While my data is broadly interesting, I was paying particular attention to pair 3 and the bottom pair 1, which were the pairs that included the two focal students for the host teacher.
For pair 3, the focal student left class for over 20 minutes during the meat of the activity. He was in class for the warm-up as students recollected their understanding of quadratics, but he missed the opportunity to engage with the lesson in the way we intended, as his partner wound up doing the work and he did not have many opportunities to engage with it. However, there was one point where he had the computer and asked multiple questions to his partner to work through the activity. To me, this says that the strategy we implemented could be effective for this student but we need to address an underlying concern regarding the student's attendance in class.
For bottom pair 1, the focal student was paired with another student that did not say anything during the entire class. It was evident that some of the more successful pairings in class were either those where the two students were friends / frequent collaborators or pairings with one strong, help-oriented student. The focal student in this pairing worked on the activity but never asked questions or shared thoughts with her partner, thus I never got to hear her explain her thought process or work through these new ideas with a peer. I think that our technique would have worked better for the focal student if we had more thoughtfully grouped them with either a friend or a peer that is more communicative.
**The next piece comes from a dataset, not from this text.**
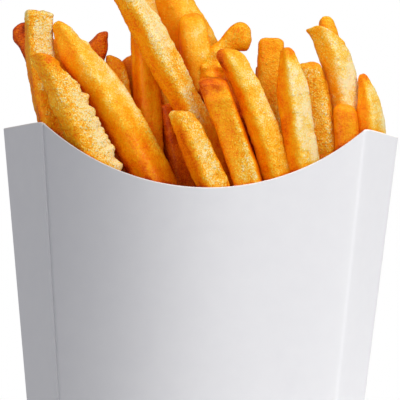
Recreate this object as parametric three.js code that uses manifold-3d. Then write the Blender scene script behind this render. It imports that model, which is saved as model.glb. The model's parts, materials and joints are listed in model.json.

Broadly, it was clear that having established norms and inviting students to collaborate through an exploratory Desmos activity benefited students by allowing them to ask questions of their partner in a safer low-stakes environment and then it encouraged more students to respond to group questions (anecdotal verification of this by host teacher). For future lesson studies, I would want to work with my team to establish benchmarks for certain other observational data (for example, total number of questions asked / hands raised during a class) so that we could have a baseline for better analysis of the impact of the changes we implemented.